Aim — Output exactly, and only, the lines from the line containing "const profile = [new" through the line containing "in imported if", both included.

==== Collected data ====

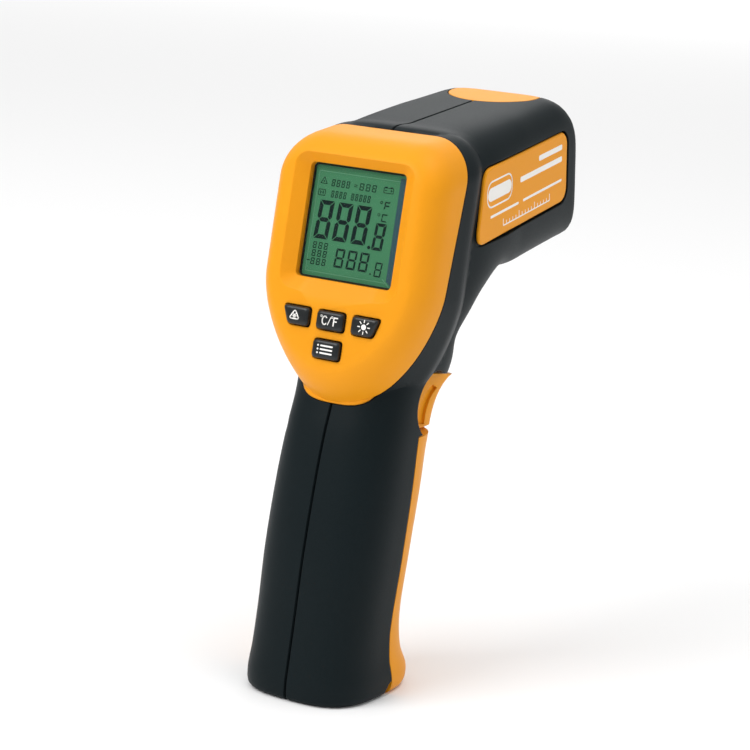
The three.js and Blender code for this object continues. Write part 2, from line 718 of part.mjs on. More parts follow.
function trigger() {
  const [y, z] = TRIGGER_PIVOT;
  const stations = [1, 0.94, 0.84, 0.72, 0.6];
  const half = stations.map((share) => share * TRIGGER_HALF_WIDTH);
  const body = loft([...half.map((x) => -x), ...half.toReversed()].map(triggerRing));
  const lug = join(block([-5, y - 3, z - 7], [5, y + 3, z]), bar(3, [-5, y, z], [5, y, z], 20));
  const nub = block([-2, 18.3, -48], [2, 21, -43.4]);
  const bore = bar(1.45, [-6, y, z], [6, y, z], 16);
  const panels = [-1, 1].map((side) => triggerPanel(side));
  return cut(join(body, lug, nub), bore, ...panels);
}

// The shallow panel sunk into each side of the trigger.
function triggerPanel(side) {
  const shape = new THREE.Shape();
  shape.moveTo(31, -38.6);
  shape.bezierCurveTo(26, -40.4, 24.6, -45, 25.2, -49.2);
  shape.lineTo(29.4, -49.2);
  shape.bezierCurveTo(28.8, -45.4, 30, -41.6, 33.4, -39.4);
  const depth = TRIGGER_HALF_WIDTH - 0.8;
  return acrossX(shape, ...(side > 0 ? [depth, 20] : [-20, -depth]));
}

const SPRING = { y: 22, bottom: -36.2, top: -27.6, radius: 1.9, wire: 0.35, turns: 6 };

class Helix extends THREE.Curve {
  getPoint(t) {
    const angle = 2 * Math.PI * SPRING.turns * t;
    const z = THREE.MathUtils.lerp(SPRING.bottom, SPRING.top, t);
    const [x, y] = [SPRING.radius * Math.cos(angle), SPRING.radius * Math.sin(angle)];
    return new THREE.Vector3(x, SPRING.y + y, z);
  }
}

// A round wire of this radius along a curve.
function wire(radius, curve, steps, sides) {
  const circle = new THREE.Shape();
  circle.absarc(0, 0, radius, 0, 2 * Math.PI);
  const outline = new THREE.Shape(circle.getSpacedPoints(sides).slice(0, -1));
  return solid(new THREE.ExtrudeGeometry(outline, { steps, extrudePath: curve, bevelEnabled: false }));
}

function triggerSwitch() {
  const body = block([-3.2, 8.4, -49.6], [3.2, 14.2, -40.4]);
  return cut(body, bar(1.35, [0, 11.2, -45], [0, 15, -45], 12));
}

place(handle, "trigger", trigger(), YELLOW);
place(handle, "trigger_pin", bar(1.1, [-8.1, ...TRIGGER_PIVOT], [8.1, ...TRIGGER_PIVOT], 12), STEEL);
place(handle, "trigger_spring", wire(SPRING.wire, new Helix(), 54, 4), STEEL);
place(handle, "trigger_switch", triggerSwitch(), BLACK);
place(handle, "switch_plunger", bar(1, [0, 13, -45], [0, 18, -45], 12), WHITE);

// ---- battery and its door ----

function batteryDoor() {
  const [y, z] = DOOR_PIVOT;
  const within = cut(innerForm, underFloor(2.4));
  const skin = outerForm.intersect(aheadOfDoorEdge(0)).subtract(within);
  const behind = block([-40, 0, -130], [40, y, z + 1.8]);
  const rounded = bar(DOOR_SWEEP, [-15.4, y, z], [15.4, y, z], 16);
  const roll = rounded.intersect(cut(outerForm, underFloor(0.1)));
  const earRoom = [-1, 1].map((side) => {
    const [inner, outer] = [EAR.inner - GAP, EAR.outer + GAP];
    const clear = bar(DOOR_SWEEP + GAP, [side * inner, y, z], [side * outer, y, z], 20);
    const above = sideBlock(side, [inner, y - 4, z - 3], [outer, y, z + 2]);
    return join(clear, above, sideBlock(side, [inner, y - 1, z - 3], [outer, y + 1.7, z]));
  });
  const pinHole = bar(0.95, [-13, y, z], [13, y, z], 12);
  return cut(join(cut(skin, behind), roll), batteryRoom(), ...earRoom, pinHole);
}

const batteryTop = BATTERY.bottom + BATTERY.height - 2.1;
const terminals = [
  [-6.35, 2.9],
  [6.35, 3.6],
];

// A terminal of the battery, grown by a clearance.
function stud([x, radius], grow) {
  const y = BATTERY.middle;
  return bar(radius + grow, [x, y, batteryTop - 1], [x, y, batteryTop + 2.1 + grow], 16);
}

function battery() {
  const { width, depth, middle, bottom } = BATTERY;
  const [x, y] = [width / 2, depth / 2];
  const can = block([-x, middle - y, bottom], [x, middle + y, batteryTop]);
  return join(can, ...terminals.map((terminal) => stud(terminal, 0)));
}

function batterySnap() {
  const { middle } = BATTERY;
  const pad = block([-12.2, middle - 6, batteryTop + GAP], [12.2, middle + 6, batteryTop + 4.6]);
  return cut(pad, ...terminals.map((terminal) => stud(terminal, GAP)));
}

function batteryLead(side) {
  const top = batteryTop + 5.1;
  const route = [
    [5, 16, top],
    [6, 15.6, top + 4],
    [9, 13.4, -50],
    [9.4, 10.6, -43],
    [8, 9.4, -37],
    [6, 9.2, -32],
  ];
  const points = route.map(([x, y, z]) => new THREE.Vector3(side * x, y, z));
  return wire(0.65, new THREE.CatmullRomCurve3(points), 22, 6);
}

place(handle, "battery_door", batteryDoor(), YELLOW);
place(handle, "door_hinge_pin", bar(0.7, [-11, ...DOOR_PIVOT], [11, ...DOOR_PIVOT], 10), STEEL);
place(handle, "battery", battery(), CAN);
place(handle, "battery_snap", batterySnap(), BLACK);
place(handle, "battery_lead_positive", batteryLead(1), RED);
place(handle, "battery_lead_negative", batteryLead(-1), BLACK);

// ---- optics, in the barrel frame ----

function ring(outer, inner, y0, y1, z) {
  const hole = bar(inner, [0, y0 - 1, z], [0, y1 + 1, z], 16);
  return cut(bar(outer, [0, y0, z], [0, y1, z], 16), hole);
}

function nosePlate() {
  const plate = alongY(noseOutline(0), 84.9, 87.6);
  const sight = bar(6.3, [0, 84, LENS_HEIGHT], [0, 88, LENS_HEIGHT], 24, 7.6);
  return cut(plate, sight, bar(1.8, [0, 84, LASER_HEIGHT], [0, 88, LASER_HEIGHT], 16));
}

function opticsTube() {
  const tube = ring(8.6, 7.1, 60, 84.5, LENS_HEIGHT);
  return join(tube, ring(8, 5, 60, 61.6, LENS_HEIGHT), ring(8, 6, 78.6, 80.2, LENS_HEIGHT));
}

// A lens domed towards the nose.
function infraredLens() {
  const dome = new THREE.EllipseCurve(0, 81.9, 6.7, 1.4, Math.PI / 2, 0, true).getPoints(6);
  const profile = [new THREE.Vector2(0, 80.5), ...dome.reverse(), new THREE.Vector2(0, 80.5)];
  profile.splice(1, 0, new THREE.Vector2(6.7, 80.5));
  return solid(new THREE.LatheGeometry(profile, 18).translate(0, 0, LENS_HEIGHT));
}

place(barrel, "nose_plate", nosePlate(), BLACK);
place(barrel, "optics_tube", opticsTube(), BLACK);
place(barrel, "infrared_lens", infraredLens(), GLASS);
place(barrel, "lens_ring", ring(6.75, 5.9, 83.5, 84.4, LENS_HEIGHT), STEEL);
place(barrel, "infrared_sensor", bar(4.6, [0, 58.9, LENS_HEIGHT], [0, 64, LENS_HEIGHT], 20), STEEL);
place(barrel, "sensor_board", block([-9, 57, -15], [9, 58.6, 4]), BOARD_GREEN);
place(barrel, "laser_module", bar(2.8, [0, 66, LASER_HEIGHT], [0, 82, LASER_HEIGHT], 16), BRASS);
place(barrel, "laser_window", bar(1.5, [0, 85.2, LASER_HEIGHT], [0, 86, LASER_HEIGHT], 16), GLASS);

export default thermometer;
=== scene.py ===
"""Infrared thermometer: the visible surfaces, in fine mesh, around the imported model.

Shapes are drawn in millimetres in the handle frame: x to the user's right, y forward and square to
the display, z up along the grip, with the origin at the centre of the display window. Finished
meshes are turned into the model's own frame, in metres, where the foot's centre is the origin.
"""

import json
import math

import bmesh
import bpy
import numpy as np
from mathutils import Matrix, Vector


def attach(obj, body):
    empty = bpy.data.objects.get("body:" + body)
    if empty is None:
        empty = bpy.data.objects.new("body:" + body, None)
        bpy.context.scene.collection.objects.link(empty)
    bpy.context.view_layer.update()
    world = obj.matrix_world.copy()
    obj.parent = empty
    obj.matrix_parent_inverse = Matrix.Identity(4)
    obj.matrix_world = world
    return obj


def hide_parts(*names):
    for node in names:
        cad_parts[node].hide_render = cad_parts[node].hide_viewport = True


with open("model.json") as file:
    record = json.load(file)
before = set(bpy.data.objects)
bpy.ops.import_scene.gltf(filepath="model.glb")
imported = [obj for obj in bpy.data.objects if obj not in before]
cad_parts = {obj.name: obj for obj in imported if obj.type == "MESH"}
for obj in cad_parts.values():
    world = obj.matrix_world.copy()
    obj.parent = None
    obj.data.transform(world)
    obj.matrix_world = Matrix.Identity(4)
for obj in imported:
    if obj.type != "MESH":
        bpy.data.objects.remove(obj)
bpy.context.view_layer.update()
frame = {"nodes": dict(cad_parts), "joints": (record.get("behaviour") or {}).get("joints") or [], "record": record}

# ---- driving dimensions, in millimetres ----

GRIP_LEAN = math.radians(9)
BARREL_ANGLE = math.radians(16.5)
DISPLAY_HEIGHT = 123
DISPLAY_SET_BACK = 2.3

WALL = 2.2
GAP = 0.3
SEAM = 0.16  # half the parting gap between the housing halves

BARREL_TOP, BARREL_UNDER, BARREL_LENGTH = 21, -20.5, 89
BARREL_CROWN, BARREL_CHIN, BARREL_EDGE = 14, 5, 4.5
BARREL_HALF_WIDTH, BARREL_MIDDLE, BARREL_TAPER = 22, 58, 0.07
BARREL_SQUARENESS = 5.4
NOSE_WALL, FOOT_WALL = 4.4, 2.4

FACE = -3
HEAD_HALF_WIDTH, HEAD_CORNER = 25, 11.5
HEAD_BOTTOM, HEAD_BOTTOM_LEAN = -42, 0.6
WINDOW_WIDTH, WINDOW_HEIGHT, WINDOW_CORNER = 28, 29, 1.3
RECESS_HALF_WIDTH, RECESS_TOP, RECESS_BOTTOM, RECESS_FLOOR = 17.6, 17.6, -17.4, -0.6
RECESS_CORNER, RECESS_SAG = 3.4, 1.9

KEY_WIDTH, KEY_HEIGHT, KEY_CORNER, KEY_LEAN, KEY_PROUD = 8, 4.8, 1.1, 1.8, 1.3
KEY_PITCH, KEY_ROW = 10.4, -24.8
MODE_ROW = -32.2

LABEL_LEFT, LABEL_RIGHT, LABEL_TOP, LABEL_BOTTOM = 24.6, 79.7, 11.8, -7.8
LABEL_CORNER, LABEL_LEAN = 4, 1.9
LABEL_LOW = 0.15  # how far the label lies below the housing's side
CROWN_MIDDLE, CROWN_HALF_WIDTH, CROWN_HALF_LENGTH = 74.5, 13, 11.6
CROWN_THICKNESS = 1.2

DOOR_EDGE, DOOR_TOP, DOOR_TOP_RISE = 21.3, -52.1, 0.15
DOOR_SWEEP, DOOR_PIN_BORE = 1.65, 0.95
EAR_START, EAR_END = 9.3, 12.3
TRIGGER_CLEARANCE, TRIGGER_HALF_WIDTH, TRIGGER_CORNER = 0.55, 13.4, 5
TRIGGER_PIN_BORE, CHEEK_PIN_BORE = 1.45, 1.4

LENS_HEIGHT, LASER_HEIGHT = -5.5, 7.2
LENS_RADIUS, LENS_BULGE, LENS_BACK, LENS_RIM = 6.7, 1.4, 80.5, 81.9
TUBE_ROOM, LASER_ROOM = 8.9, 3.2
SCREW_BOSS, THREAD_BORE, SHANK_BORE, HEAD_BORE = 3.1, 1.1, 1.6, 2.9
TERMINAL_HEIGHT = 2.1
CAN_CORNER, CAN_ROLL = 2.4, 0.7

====

Exercise result —
  const profile = [new THREE.Vector2(0, 80.5), ...dome.reverse(), new THREE.Vector2(0, 80.5)];
  profile.splice(1, 0, new THREE.Vector2(6.7, 80.5));
  return solid(new THREE.LatheGeometry(profile, 18).translate(0, 0, LENS_HEIGHT));
}

place(barrel, "nose_plate", nosePlate(), BLACK);
place(barrel, "optics_tube", opticsTube(), BLACK);
place(barrel, "infrared_lens", infraredLens(), GLASS);
place(barrel, "lens_ring", ring(6.75, 5.9, 83.5, 84.4, LENS_HEIGHT), STEEL);
place(barrel, "infrared_sensor", bar(4.6, [0, 58.9, LENS_HEIGHT], [0, 64, LENS_HEIGHT], 20), STEEL);
place(barrel, "sensor_board", block([-9, 57, -15], [9, 58.6, 4]), BOARD_GREEN);
place(barrel, "laser_module", bar(2.8, [0, 66, LASER_HEIGHT], [0, 82, LASER_HEIGHT], 16), BRASS);
place(barrel, "laser_window", bar(1.5, [0, 85.2, LASER_HEIGHT], [0, 86, LASER_HEIGHT], 16), GLASS);

export default thermometer;
=== scene.py ===
"""Infrared thermometer: the visible surfaces, in fine mesh, around the imported model.

Shapes are drawn in millimetres in the handle frame: x to the user's right, y forward and square to
the display, z up along the grip, with the origin at the centre of the display window. Finished
meshes are turned into the model's own frame, in metres, where the foot's centre is the origin.
"""

import json
import math

import bmesh
import bpy
import numpy as np
from mathutils import Matrix, Vector


def attach(obj, body):
    empty = bpy.data.objects.get("body:" + body)
    if empty is None:
        empty = bpy.data.objects.new("body:" + body, None)
        bpy.context.scene.collection.objects.link(empty)
    bpy.context.view_layer.update()
    world = obj.matrix_world.copy()
    obj.parent = empty
    obj.matrix_parent_inverse = Matrix.Identity(4)
    obj.matrix_world = world
    return obj


def hide_parts(*names):
    for node in names:
        cad_parts[node].hide_render = cad_parts[node].hide_viewport = True


with open("model.json") as file:
    record = json.load(file)
before = set(bpy.data.objects)
bpy.ops.import_scene.gltf(filepath="model.glb")
imported = [obj for obj in bpy.data.objects if obj not in before]
cad_parts = {obj.name: obj for obj in imported if obj.type == "MESH"}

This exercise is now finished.